* RAW DATA *
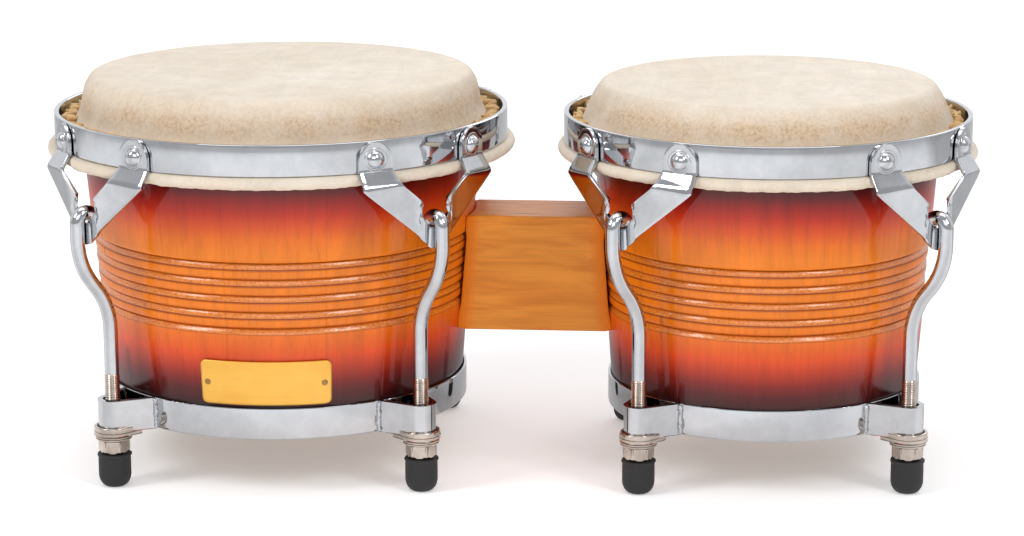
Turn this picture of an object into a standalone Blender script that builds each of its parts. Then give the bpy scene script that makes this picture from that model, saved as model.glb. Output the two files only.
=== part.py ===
"""Bongo drums: two tapered wooden shells joined by a wood block, with skin heads held down by
steel tension hoops, V-shaped lug brackets, hooked tension rods, flange nuts and rubber feet.

Frame: metres, +X along the pair with the large drum at -X, -Y is the front, +Z is up.
The origin is under the middle of the bounding box, on the plane that the feet stand on.
"""

import math

import bmesh
import bpy
from mathutils import Vector

MM = 0.001
GAP = 0.3 * MM                 # clearance between touching pieces
SEGMENTS = 32                  # facets round every turned drum part
SMALL_SEGMENTS = 12            # facets round nuts' bores, feet and bolts
MERGE = 0.00001

# ---- heights above the floor, shared by both drums ----
FOOT_HEIGHT = 18.0 * MM
NUT_BOTTOM = 18.4 * MM
NUT_TOP = 27.9 * MM
NUT_FLANGE_HEIGHT = 2.2 * MM
SADDLE_BOTTOM = 28.2 * MM
RING_BOTTOM = 30.5 * MM
RING_TOP = 47.2 * MM
ROLL_CENTRE_Z = 169.8 * MM
HOOP_BOTTOM = 173.0 * MM
HOOP_TOP = 189.5 * MM
RIVET_Z = 180.0 * MM

# ---- driving dimensions of each drum ----
AXIS_SPACING = 259.6 * MM
DRUMS = {
    "large": {
        "edge_radius": 101.6 * MM,      # playing edge, an 8 inch head
        "collar_radius": 107.2 * MM,    # skin at the height of the hoop's top
        "head_top": 208.5 * MM,
        "hoop_radius": 121.0 * MM,
        "roll_radius": 122.9 * MM,
        "shell_base": 92.4 * MM,        # shell's outer radius at floor height
        "taper": 0.081,                 # growth of the radius with height
        "ring_radius": 98.2 * MM,
        "rod_top_radius": 132.5 * MM,
        "rod_foot_radius": 114.2 * MM,
        "lug_turn": 1.2,                # hardware turned about the axis, degrees
    },
    "small": {
        "edge_radius": 88.9 * MM,       # a 7 inch head
        "collar_radius": 96.1 * MM,
        "head_top": 205.5 * MM,
        "hoop_radius": 107.8 * MM,
        "roll_radius": 109.7 * MM,
        "shell_base": 78.6 * MM,
        "taper": 0.0715,
        "ring_radius": 83.6 * MM,
        "rod_top_radius": 119.3 * MM,
        "rod_foot_radius": 98.8 * MM,
        "lug_turn": 4.5,
    },
}
LUG_ANGLES = (-135.0, -45.0, 45.0, 135.0)

# ---- shells ----
SHELL_WALL = 9.0 * MM
SHELL_BOTTOM = RING_BOTTOM + 2.1 * MM
TOP_ROUND = 6.0 * MM           # outer round-over of the bearing edge
INNER_ROUND = 2.0 * MM
CROWN_HEIGHT = 26.0 * MM       # straight-sided zone below the bearing edge
FIRST_GROOVE_Z = 125.0 * MM
GROOVE_PITCH = 8.7 * MM
GROOVE_COUNT = 5
GROOVE_DEPTH = 2.0 * MM
BEAD_DROP = 0.7 * MM           # bead crests lie below the main surface
TOP_SLOPE = 1.6 * MM           # height of the slope above the first groove
BOTTOM_SLOPE = 2.6 * MM

# ---- heads ----
SKIN = 1.4 * MM
HEAD_ROUND = 5.0 * MM          # skin's outer radius over the bearing edge
COLLAR_END = 186.0 * MM        # head above, sleeve of the rolled edge below
SLEEVE_WALL = 0.9 * MM
CURL_END = 480                 # the skin curls from 180 degrees round the flesh hoop to here
ROLL_TUBE = 3.0 * MM
FLESH_TUBE = 1.7 * MM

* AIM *
From the opening line of the data above, please print each line as written up to and including the line that contains "steel tension hoops, V-shaped", and nothing more.

* RESPONSE TO THIS EXERCISE *
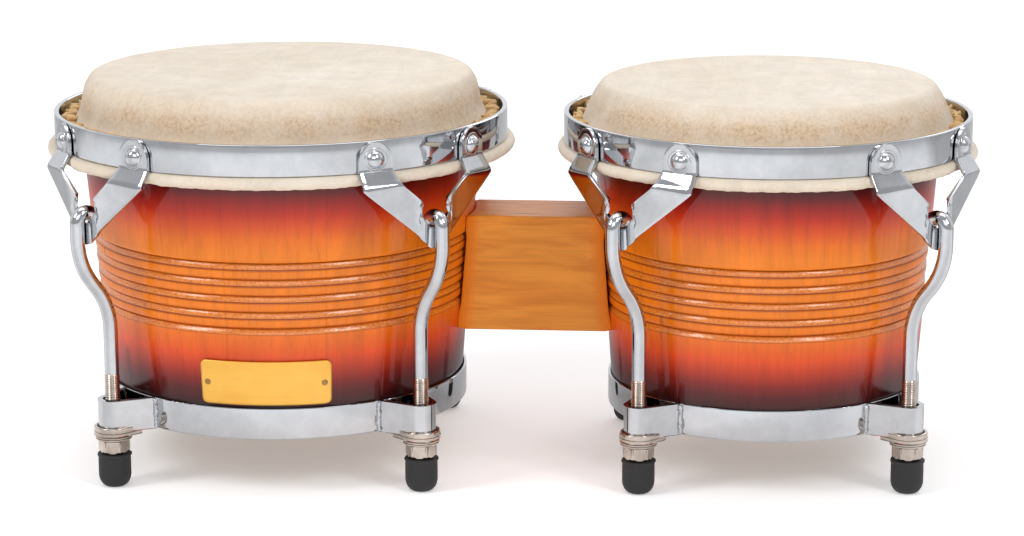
Turn this picture of an object into a standalone Blender script that builds each of its parts. Then give the bpy scene script that makes this picture from that model, saved as model.glb. Output the two files only.
=== part.py ===
"""Bongo drums: two tapered wooden shells joined by a wood block, with skin heads held down by
steel tension hoops, V-shaped lug brackets, hooked tension rods, flange nuts and rubber feet.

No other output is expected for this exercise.